Guru Nanak never claimed that only his disciples or devotees could get salvation or go to heaven. Since he was the embodiment of Divine Light, and as the Divine Light does not belong to any particular sect or religion, so he stood guarantee for the entire humanity, and said, "Whosoever meditates upon One God, the Formless, will get salvation."

'Jo jo japai so hoi punit Bhagat bhai lavai man hit.' (Ang 290)

'He shall become pure whosoever repeateth His Name With devotion, affection and heartfelt love.' (Translation of the above)

When Guru Nanak conferred Guruship on Bhai Lehna (later called Guru Angad), the JOT was passed on and Guru Angad too became the embodiment of Divine Light. In the same way all the nine Gurus were the embodiments of Gur Nanak Jot (Gur Nanak Jot is not a human body but the Divine Light). The tenth Master, Guru Gobind Singh then conferred the Guruship on Guru Granth Sahib (Holy Scripture), which too became the embodiment of Divine Light. Gur Nanak JOT is, therefore, enshrined and preserved in Guru Granth Sahib (it is no longer the Adi Granth, but only the Guru Granth), and it is the Living Guru for ever. For the Sikhs, the Guru Granth is the manifestation of the Guru's Spirit and through it, Guru Nanak lives on in the Sikh Faith.

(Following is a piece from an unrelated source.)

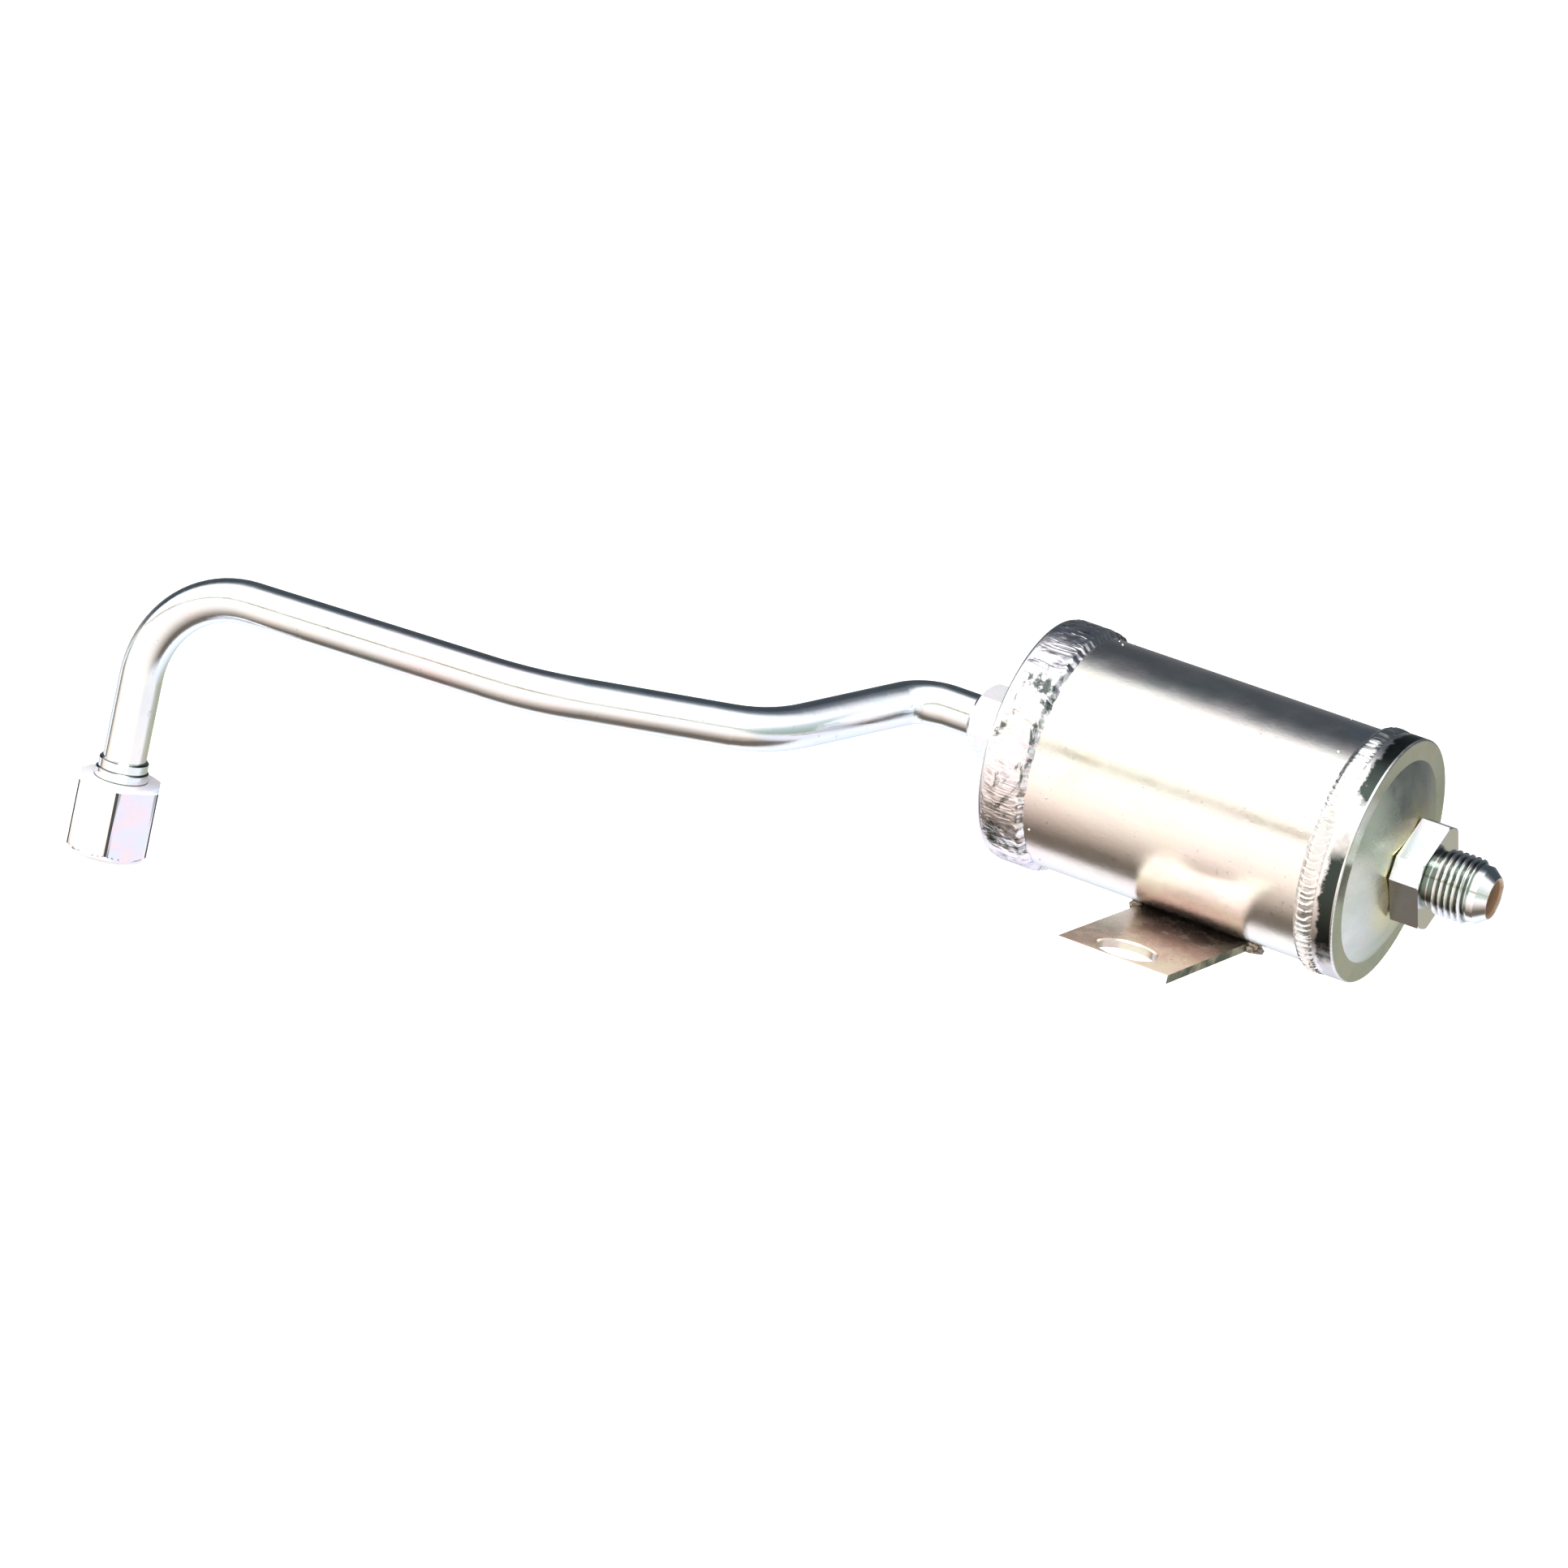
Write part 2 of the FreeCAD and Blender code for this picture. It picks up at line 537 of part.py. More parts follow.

Sikhism endeavors to uplift the human soul from the shackles of Maya (materialism). It aims at a virtuous life which leads to the ultimate realization of a state of Eternal Bliss. The objective of Guru Nanak's Guruship was to give instructions in the True Name, to save humanity from immersing in the ocean of distress and misery arising out of worldly life, and to blend the human souls with their Creator, thus, emancipating them from the cycle of transmigration breaking all barriers and bonds of sufferings. This is the essential character of Sikh faith.